Although Du Bois was a controversial figure during his lifetime, his reputation continued to grow during the decades after his death. In a discussion of the revival of scholarly interest in Du Bois, Cruse and Gipson wrote: “It is important to remember that he continued to plead for a truly pluralistic culture in a world where the superiority of whites is still an a priori assumption. In so far as he grasped the basic dilemma of Western blacks as being a people with ‘two souls, two thoughts, two unreconciled strivings,’ Du Bois’s attitudes have been vindicated. He was, as we can now see, one of those unique men whose ideas are destined to be reviled and then revived, and then, no doubt, reviled again, haunting the popular mind long after his death.”

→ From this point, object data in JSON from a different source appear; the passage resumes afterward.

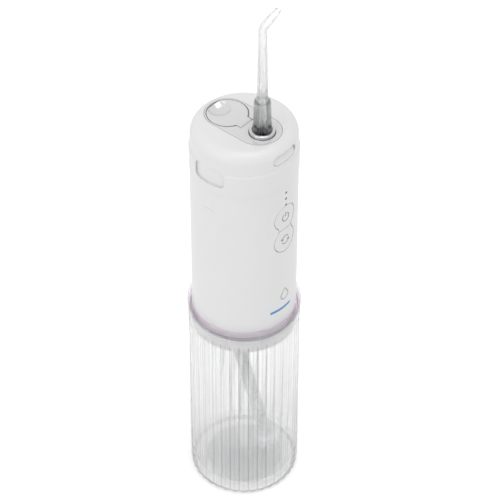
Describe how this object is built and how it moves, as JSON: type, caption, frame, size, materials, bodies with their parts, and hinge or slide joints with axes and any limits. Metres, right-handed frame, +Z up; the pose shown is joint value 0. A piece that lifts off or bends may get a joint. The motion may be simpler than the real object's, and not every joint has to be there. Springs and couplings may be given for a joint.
{
  "type": "water flosser",
  "caption": "Telescopic cordless water flosser: a white handle slides out of a clear fluted water tank, with a bent clear jet tip, a storage lid and push keys.",
  "frame": {"origin": "centre of the foot pad on the surface the flosser stands on", "axes": "+Z up along the handle, -Y front with the keys, +X right side seen from the front"},
  "size_m": [0.057, 0.057, 0.3004],
  "materials": {
    "white_shell": "satin moulded ABS",
    "top_panel": "semi-gloss moulded ABS",
    "key_rubber": "soft-touch over-moulding",
    "release_plastic": "semi-gloss moulded ABS",
    "clear_tank": "clear moulded copolyester",
    "lavender_collar": "gloss lavender plastic",
    "foot_rubber": "light grey rubber",
    "seal_rubber": "silicone rubber",
    "flap_rubber": "white rubber",
    "chrome_ring": "bright chrome plate",
    "clear_nozzle": "clear polycarbonate",
    "inner_plastic": "moulded acetal",
    "gear_plastic": "natural acetal",
    "clear_hose": "translucent silicone",
    "light_guide": "smoked light guide",
    "steel": "ground stainless steel",
    "motor_can": "plated steel can",
    "cell_wrap": "shrink-wrapped cell",
    "nickel": "nickel strip",
    "board_green": "glass-epoxy board",
    "switch_black": "black nylon",
    "weight_body": "moulded plastic over a steel core"
  },
  "bodies": {
    "tank_unit": {"water_tank": "clear_tank", "foot_pad": "foot_rubber"},
    "collar": {"collar_ring": "lavender_collar", "collar_seal": "seal_rubber"},
    "handle": {"handle_shell": "white_shell", "base_cover": "white_shell", "base_seal": "seal_rubber", "top_cap": "white_shell", "top_plate": "top_panel", "cap_seal": "seal_rubber", "storage_cup": "inner_plastic", "lid_pin": "steel", "key_membrane": "seal_rubber", "chassis": "inner_plastic", "chassis_screws": "steel", "battery": "cell_wrap", "battery_tabs": "nickel", "circuit_board": "board_green", "power_switch": "switch_black", "mode_switch": "switch_black", "light_pipes": "light_guide", "charge_socket": "switch_black", "nozzle_socket": "inner_plastic", "socket_seal": "seal_rubber", "motor": "motor_can", "gear_axle": "steel", "pump_cylinder": "inner_plastic", "pump_head": "inner_plastic", "inlet_valve": "inner_plastic", "outlet_valve": "inner_plastic", "suction_pipe": "clear_hose", "outlet_pipe": "clear_hose", "hose_barb": "inner_plastic", "suction_hose": "clear_hose"},
    "intake": {"intake_weight": "weight_body", "intake_filter": "steel"},
    "power_button": {"power_key": "key_rubber"},
    "mode_button": {"mode_key": "key_rubber"},
    "release": {"release_button": "release_plastic"},
    "lid": {"storage_lid": "top_panel"},
    "port_flap": {"port_cover": "flap_rubber"},
    "swivel": {"swivel_ring": "chrome_ring"},
    "jet_tip": {"jet_nozzle": "clear_nozzle", "nozzle_seal": "seal_rubber"},
    "crank": {"crank_gear": "gear_plastic", "crank_pin": "steel"},
    "rotor": {"motor_shaft": "steel", "motor_pinion": "gear_plastic"},
    "conrod": {"connecting_rod": "inner_plastic", "wrist_pin": "steel"},
    "plunger": {"piston": "inner_plastic", "piston_seal": "seal_rubber"}
  },
  "joints": [
    {"name": "tank_release", "type": "slide", "parent": "tank_unit", "child": "collar", "axis": [0, 0, 1], "range_m": [0, 0.12]},
    {"name": "telescope", "type": "slide", "parent": "collar", "child": "handle", "axis": [0, 0, 1], "range_m": [-0.085, 0], "deforming": ["suction_hose"]},
    {"name": "intake_rise", "type": "slide", "parent": "handle", "child": "intake", "axis": [0, 0, 1], "range_m": [0, 0.085]},
    {"name": "power_press", "type": "slide", "parent": "handle", "child": "power_button", "axis": [0, 1, 0], "range_m": [0, 0.0006], "stiffness_N_per_m": 2500, "springref_m": -0.0002},
    {"name": "mode_press", "type": "slide", "parent": "handle", "child": "mode_button", "axis": [0, 1, 0], "range_m": [0, 0.0006], "stiffness_N_per_m": 2500, "springref_m": -0.0002},
    {"name": "release_press", "type": "slide", "parent": "handle", "child": "release", "axis": [0, 1, 0], "range_m": [0, 0.0012], "stiffness_N_per_m": 2000, "springref_m": -0.0005},
    {"name": "lid_hinge", "type": "hinge", "parent": "handle", "child": "lid", "pos_m": [0, -0.0001, 0.2287], "axis": [1, 0, 0], "range_deg": [0, 95]},
    {"name": "port_hinge", "type": "hinge", "parent": "handle", "child": "port_flap", "pos_m": [0, 0.02575, 0.207], "axis": [-1, 0, 0], "range_deg": [0, 100], "stiffness_Nm_per_rad": 0.002},
    {"name": "nozzle_swivel", "type": "hinge", "parent": "handle", "child": "swivel", "pos_m": [0, -0.011, 0.2287], "axis": [0, 0, 1], "continuous": true},
    {"name": "tip_release", "type": "slide", "parent": "swivel", "child": "jet_tip", "axis": [0, 0, 1], "range_m": [0, 0.025]},
    {"name": "crank_spin", "type": "hinge", "parent": "handle", "child": "crank", "pos_m": [0.009, -0.006, 0.166], "axis": [1, 0, 0], "continuous": true},
    {"name": "motor_spin", "type": "hinge", "parent": "handle", "child": "rotor", "pos_m": [0.009, -0.006, 0.152], "axis": [1, 0, 0], "continuous": true},
    {"name": "rod_swing", "type": "hinge", "parent": "crank", "child": "conrod", "pos_m": [0.0049, -0.006, 0.168], "axis": [1, 0, 0], "continuous": true},
    {"name": "piston_stroke", "type": "slide", "parent": "handle", "child": "plunger", "axis": [0, 0, 1], "range_m": [-0.004, 0]}
  ],
  "couplings": [
    {"joint": "intake_rise", "follows": "telescope", "ratio": -1},
    {"joint": "motor_spin", "follows": "crank_spin", "ratio": -3},
    {"joint": "rod_swing", "follows": "crank_spin", "ratio": -1}
  ]
}
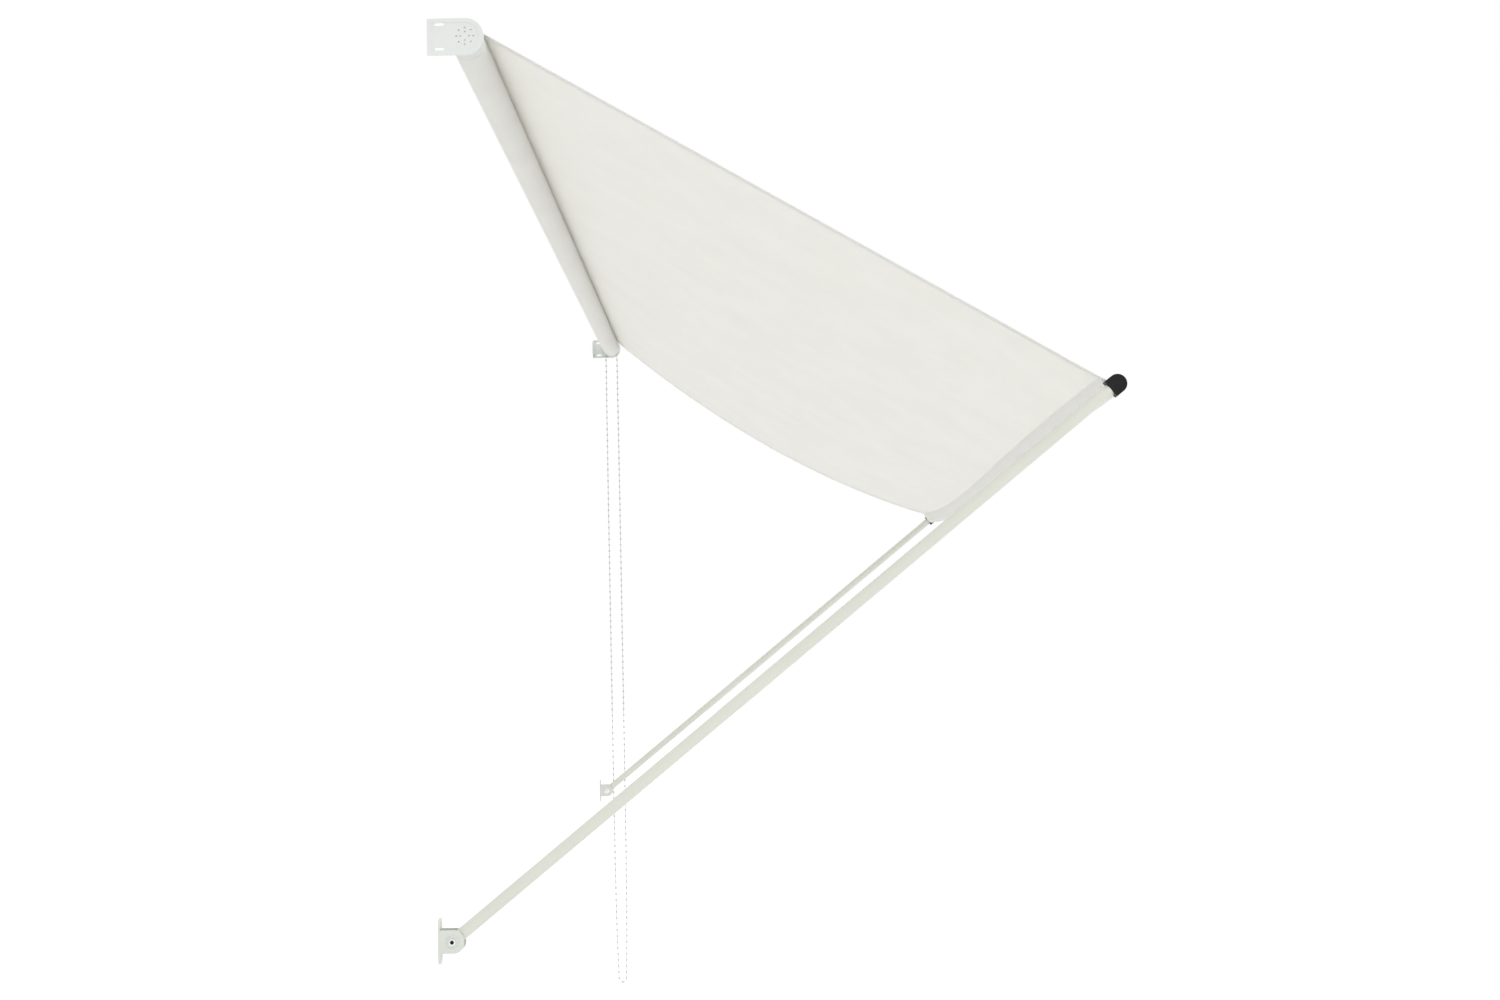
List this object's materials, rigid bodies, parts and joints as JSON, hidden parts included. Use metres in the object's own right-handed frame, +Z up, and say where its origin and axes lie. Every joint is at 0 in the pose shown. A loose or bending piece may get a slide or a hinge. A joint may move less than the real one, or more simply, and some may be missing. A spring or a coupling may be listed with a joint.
{
  "type": "drop-arm roller awning",
  "caption": "Wall-mounted roller awning: cloth slopes from a roller between D-shaped brackets to a front bar carried by straight pivoting arms, worked by a bead chain loop.",
  "frame": {"origin": "on the wall plane, midway between the roller brackets, at the height of the roller's axis", "axes": "+X along the roller towards the chain's end, +Y into the wall, +Z up; the awning reaches out towards -Y"},
  "size_m": [4, 1.4183, 2.662],
  "materials": {
    "white_paint": "satin white powder coat",
    "arm_paint": "satin cream powder coat",
    "white_plastic": "moulded white",
    "black_plastic": "moulded black, semi-gloss",
    "grey_plastic": "moulded grey",
    "bare_metal": "zinc plated",
    "aluminium": "mill finish",
    "dark_metal": "oiled spring steel",
    "cream_cloth": "woven cream canvas",
    "chain_plastic": "moulded pale grey beads"
  },
  "bodies": {
    "wall_parts": {"roller_bracket_left": "white_paint", "roller_bracket_right": "white_paint", "idler_pin": "bare_metal", "idler_ring": "dark_metal", "drive_base": "grey_plastic", "drive_ring": "dark_metal", "chain_guard": "white_plastic", "clutch_spring": "dark_metal", "bead_chain": "chain_plastic", "arm_bracket_left": "white_paint", "arm_bracket_right": "white_paint", "pivot_bolt_left": "bare_metal", "pivot_bolt_right": "bare_metal", "pivot_nut_left": "bare_metal", "pivot_nut_right": "bare_metal", "washer_outer_left": "white_paint", "washer_outer_right": "white_paint", "washer_inner_left": "bare_metal", "washer_inner_right": "bare_metal", "spacer_outer_left": "black_plastic", "spacer_outer_right": "black_plastic", "spacer_inner_left": "black_plastic", "spacer_inner_right": "black_plastic"},
    "roller": {"roller_tube": "aluminium", "idler_plug": "white_plastic", "drive_plug": "white_plastic", "chain_wheel": "white_plastic", "spline_rod": "white_plastic", "cloth_roll": "cream_cloth"},
    "arms": {"arm_tube_left": "arm_paint", "arm_tube_right": "arm_paint", "arm_foot_left": "black_plastic", "arm_foot_right": "black_plastic", "end_cap_left": "black_plastic", "end_cap_right": "black_plastic", "arm_rivet_foot_left": "bare_metal", "arm_rivet_foot_right": "bare_metal", "arm_rivet_top_left": "bare_metal", "arm_rivet_top_right": "bare_metal", "front_bar": "arm_paint", "hem_pocket": "cream_cloth"},
    "sheet": {"cloth_sheet": "cream_cloth"}
  },
  "joints": [
    {"name": "arm_swing", "type": "hinge", "parent": "wall_parts", "child": "arms", "pos_m": [0, -0.029, -1.84], "axis": [-1, 0, 0], "range_deg": [0, 46], "deforming": ["cloth_sheet"]},
    {"name": "roller_turn", "type": "hinge", "parent": "wall_parts", "child": "roller", "pos_m": [0, -0.078, 0], "axis": [-1, 0, 0], "range_deg": [0, 2100]},
    {"name": "sheet_swing", "type": "hinge", "parent": "wall_parts", "child": "sheet", "pos_m": [0, -0.078, 0], "axis": [-1, 0, 0], "range_deg": [0, 23]}
  ],
  "couplings": [
    {"joint": "roller_turn", "follows": "arm_swing", "ratio": 45},
    {"joint": "sheet_swing", "follows": "arm_swing", "ratio": 0.5}
  ]
}
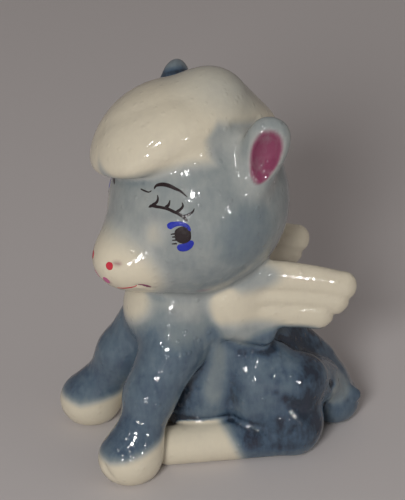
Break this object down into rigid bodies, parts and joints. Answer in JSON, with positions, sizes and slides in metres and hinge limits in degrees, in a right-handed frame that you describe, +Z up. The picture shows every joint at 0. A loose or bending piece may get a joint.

That Du Bois has remained a central figure in race studies. In 2003 a host of events were held around the United States to celebrate the centennial of the publication of The Souls of Black Folk. Atlanta’s National Black Arts Festival focused on the music, dramas, and arts inspired by the book while a staged adaptation of readings from the book premiered in New York. In an interview with Felicia R. Lee for the New York Times, Dolan Hubbard commented: “Du Bois was a founding father of multiculturalism, of blending races and ideas. You can trace the lineage of black music all the way to hip-hop in Souls. And certainly there is the religious imagination, the question of how people deal with problems of human suffering, a problem as old as Job.” In a Black Issues in Higher Education article, Caroline Maun commented, “Du Bois, as the sorrow songs he speaks so insightfully about, taught us how to feel about race in America. Feeling about race—directly, honestly, and fully—can be a demanding and painful task, but part of Du Bois’s message is that it is the only sure path toward social change.”